Using Wikipedia for extracting hierarchy and building geo‐ontology

Quoc‐Hung Ngo (Faculty of Computer Science, University of Information Technology, HoChiMinh City, Vietnam)
Son Doan (University of California, San Diego, San Diego, California, USA)
Werner Winiwarter (Research Group Data Analytics and Computing, University of Vienna, Vienna, Austria)

International Journal of Web Information Systems

ISSN: 1744-0084

Article publication date: 16 November 2012



This paper aims to serves two main purposes: First, it seeks to provide an overview of the location hierarchy from the highest divisions (continents) to the lowest divisions (wards, villages) in reality and in the Wikipedia pages. Secondly, it aims to introduce an approach to building a geographical ontology from Wikipedia.

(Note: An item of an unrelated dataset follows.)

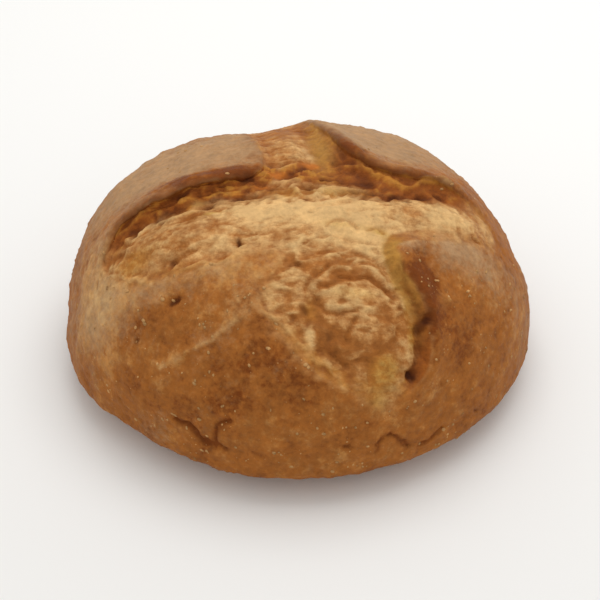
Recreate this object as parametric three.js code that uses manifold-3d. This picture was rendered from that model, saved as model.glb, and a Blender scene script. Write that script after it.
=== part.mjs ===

The paper first reviews existing applications which extract information from Wikipedia and use it as a data resource to develop natural language processing tools. The paper also reviews the structure of Wikipedia pages which show the location's information. Based on the analysis, the paper then proposes an approach to extract location hierarchy as well as geographical characteristics for the geo‐ontology. The approach also rebuilds the relations between locations in the ontology.


Existing location name systems are mainly based on probabilistic locations, which are mined from the data and they lack the administrative relations between locations for full levels and all countries and territories. The literature review in geographical hierarchy and using Wikipedia for natural language processing tasks offers an approach to build a geographical ontology from Wikipedia pages. The proposed approach is believed to be the first which provides a full geo‐ontology for all countries.

Practical implications

The paper builds a geo‐ontology with full levels for all countries and territories. The administrative relations between locations are needed for real‐world applications.


The comprehensive overview on existing work on geo‐ontology provides a valuable reference for researchers and system developers in related research communities. The proposed approach to build a geographical ontology by using the Wikipedia offers a promising alternative to build a knowledge system from free online multi‐language encyclopedia.